Saturday, July 8, 2017

EBC-46, sourced from the Australian rainforest, that has been shown to cure various types of cancers


In 2014 news spread about a miracle berry extract called EBC-46, sourced from the Australian rainforest, that has been shown to cure various types of cancers including breast and prostate in humans and animals.
Scientists at QIMR Berghofer Medical Research Institute in Queensland have used an experimental drug produced from the seeds of the rainforest plant, Blushwood tree (Hylandia Dockrillii), which exclusively grows in far north Queensland, to cure solid cancer tumours in pre-clinical trials.
Already the drug has been used to successfully destroy or shrink tumours in pets and animals – including dogs, cats and horses and even Tasmanian Devils, while human trials are imminent.’
These results were discovered in an eight-year study led by Dr. Glen Boyle, from the QIMR Berghofer medical research institute in Brisbane. In 75% of cases, the cancer never returns. There were no side effects, and the compounds started working in five minutes, making cancerous melanoma and neck tumors disappear in a matter of days.
This is from an article published byCairns News in 2014:
“It’s a small molecule that actually works with the body to destroy cancer, rather than being a chemo-therapy approach which is acting, in many cases, against the body,” Q-Biotics CEO Victoria Gordon told Nine this week.
Q-Biotics are the company behind this discovery and are now looking to create a drug based treatment out of this:
This is from their website:
QBiotics is an Australian public unlisted life sciences company. We are in the business of development and commercialisation of pharmaceutical products that have the potential to address major health problems for humans and companion animals (dogs, cats and horses). Our products are new chemical entities which we source from Australia’s pristine tropical rainforests.

What Exactly Is EBC-46?

This is from wikipedia:
‘Tigilanol tiglate (USAN), previously known as EBC-46 is an experimental drug candidate being studied pre-clinically by the Australian company Ecobiotics (specifically its drug discovery subsidiary Qbiotics). It was discovered through an automated screening process of natural products by selecting increasingly purified fractions of plant extracts, based on their ability to produce the desired activity profile. This is then followed by artificial synthesis of the isolated compound to confirm its chemical structure. EBC-46 is a phorbol ester which, along with other related compounds, acts as a protein kinase C regulator.
From reading into this it seems that the system they follow is to test the plant extract that works, then they isolate the compound to find out the chemical structure so they can synthesise it to make a drug.

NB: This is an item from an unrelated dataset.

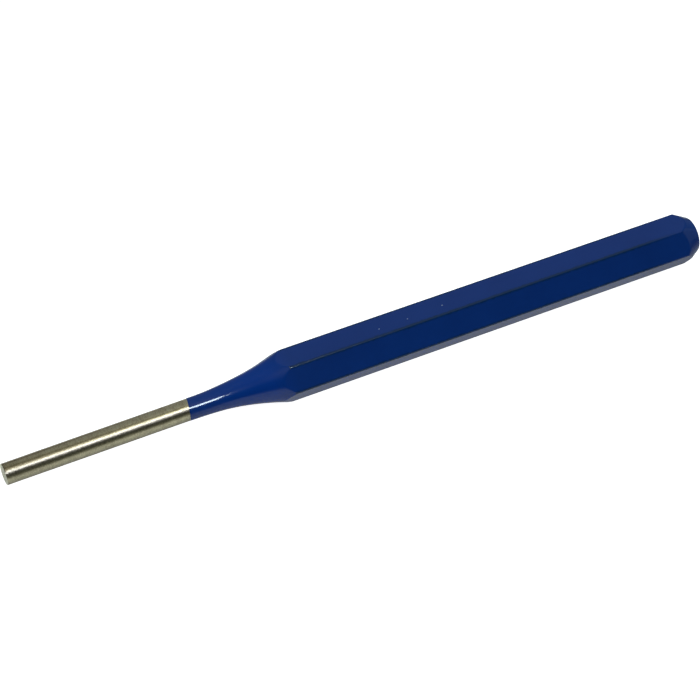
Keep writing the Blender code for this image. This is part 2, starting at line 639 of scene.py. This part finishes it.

How Big Pharma Banks Off Stuff That Exists In Nature

In pharmacy school we were taught that many drugs started off as substances found in nature to work, that could be then isolated and synthesised for commercial purposes.
It later became very apparent that the reason drug companies do this is so that they can create a patent that means only they had the license to synthesise the drug resulting in billions of dollars in profit for the company.
Similar things are happening right now in the medical marijuana field with drug companies trying to isolate extracts from cannabis so that they can make drugs out of them.
Statins are another example. A common chinese herbal medicine from heart health is red rice yeast. It has been used for years in China to prevent blood clots and generally improve circulation and the health of the heart. The active ingredient is lovastatin. The drug companies then created a multibillion dollar statin business off the back of this.
Merck actually owns the rights to this substance that exists in nature:
In 1998, the FDA placed a ban on the sale of dietary supplements derived from red yeast rice, which naturally contains lovastatin, arguing that products containing prescription agents require drug approval. Judge Dale A. Kimball of the United States District Court for the District of Utah, granted a motion by Cholestin’s manufacturer, Pharmanex, that the agency’s ban was illegal under the 1994 Dietary Supplement Health and Education Act because the product was marketed as a dietary supplement, not a drug.
So now the same thing is about to happen with this miracle berry extract sourced from the Australian Blushwood Berry, that at present only grows in Queensland, Australia.